What to work on :: Return the complete listing that follows, with each line reproduced exactly.
******
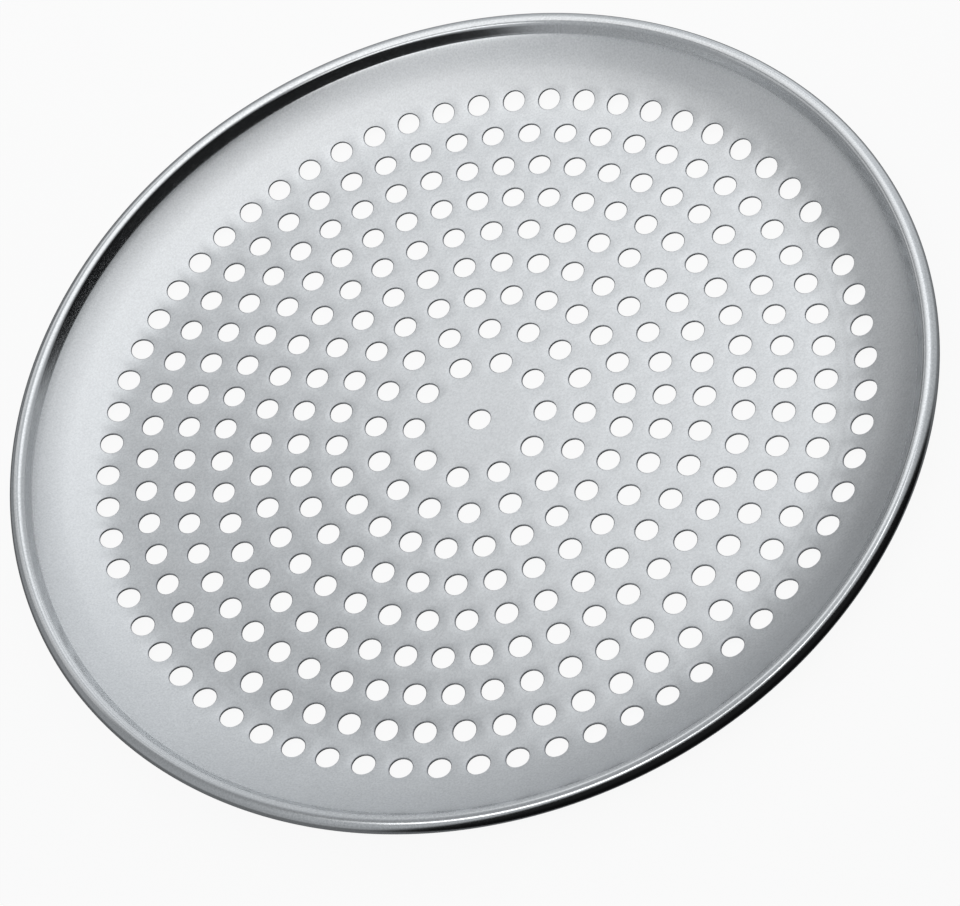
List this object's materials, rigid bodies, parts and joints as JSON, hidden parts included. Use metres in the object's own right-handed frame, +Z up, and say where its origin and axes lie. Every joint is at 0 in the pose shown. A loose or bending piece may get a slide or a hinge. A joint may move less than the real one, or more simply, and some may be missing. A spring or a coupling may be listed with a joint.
{
  "type": "pizza pan",
  "caption": "Round shallow pizza pan: perforated flat base, margin curving up all round and a rolled, wire-stiffened rim, for crisping a crust in an oven.",
  "frame": {"origin": "centre of the pan on the flat underside that it stands on", "axes": "+Z up along the axis of the round rim; +X and +Y in the plane of the base, with the first hole of the outermost ring straight towards +X from the middle hole"},
  "size_m": [0.33, 0.33, 0.016],
  "materials": {
    "pan_sheet": "satin, with the fine grain of rolled sheet",
    "wire_steel": "drawn wire, plain"
  },
  "bodies": {
    "root": {"pan_body": "pan_sheet", "rim_wire": "wire_steel"}
  },
  "joints": []
}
******
Solution to this task ::
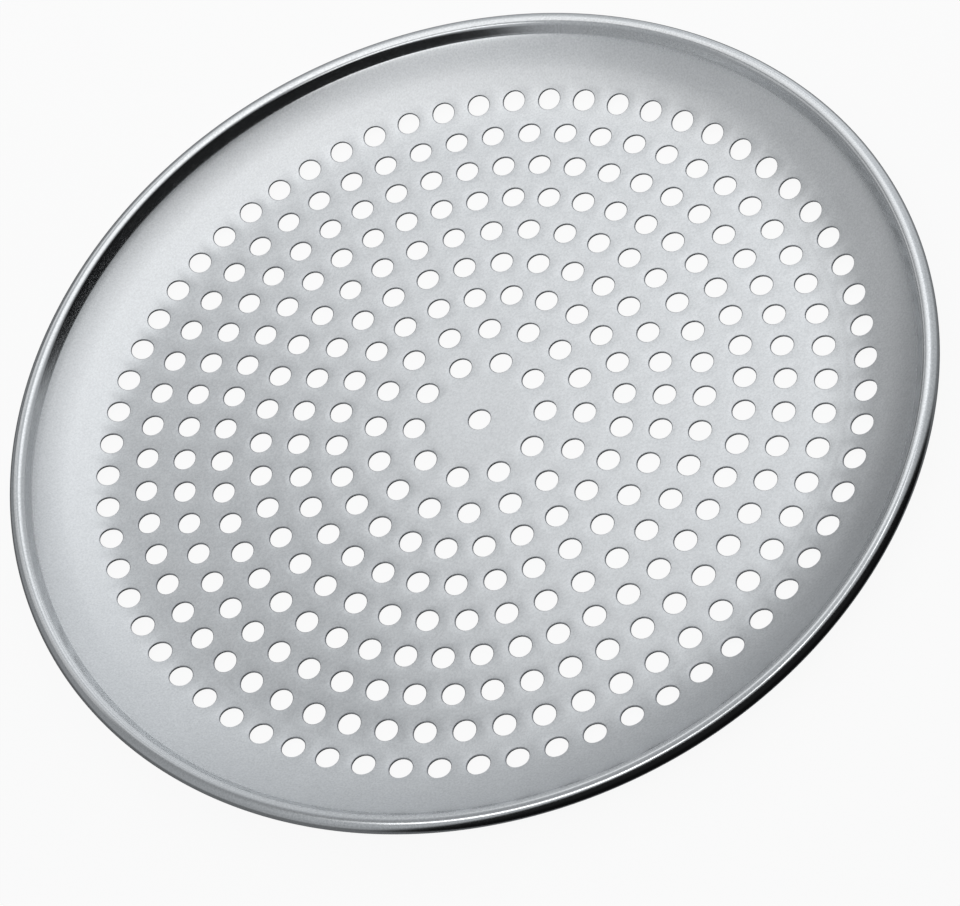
List this object's materials, rigid bodies, parts and joints as JSON, hidden parts included. Use metres in the object's own right-handed frame, +Z up, and say where its origin and axes lie. Every joint is at 0 in the pose shown. A loose or bending piece may get a slide or a hinge. A joint may move less than the real one, or more simply, and some may be missing. A spring or a coupling may be listed with a joint.
{
  "type": "pizza pan",
  "caption": "Round shallow pizza pan: perforated flat base, margin curving up all round and a rolled, wire-stiffened rim, for crisping a crust in an oven.",
  "frame": {"origin": "centre of the pan on the flat underside that it stands on", "axes": "+Z up along the axis of the round rim; +X and +Y in the plane of the base, with the first hole of the outermost ring straight towards +X from the middle hole"},
  "size_m": [0.33, 0.33, 0.016],
  "materials": {
    "pan_sheet": "satin, with the fine grain of rolled sheet",
    "wire_steel": "drawn wire, plain"
  },
  "bodies": {
    "root": {"pan_body": "pan_sheet", "rim_wire": "wire_steel"}
  },
  "joints": []
}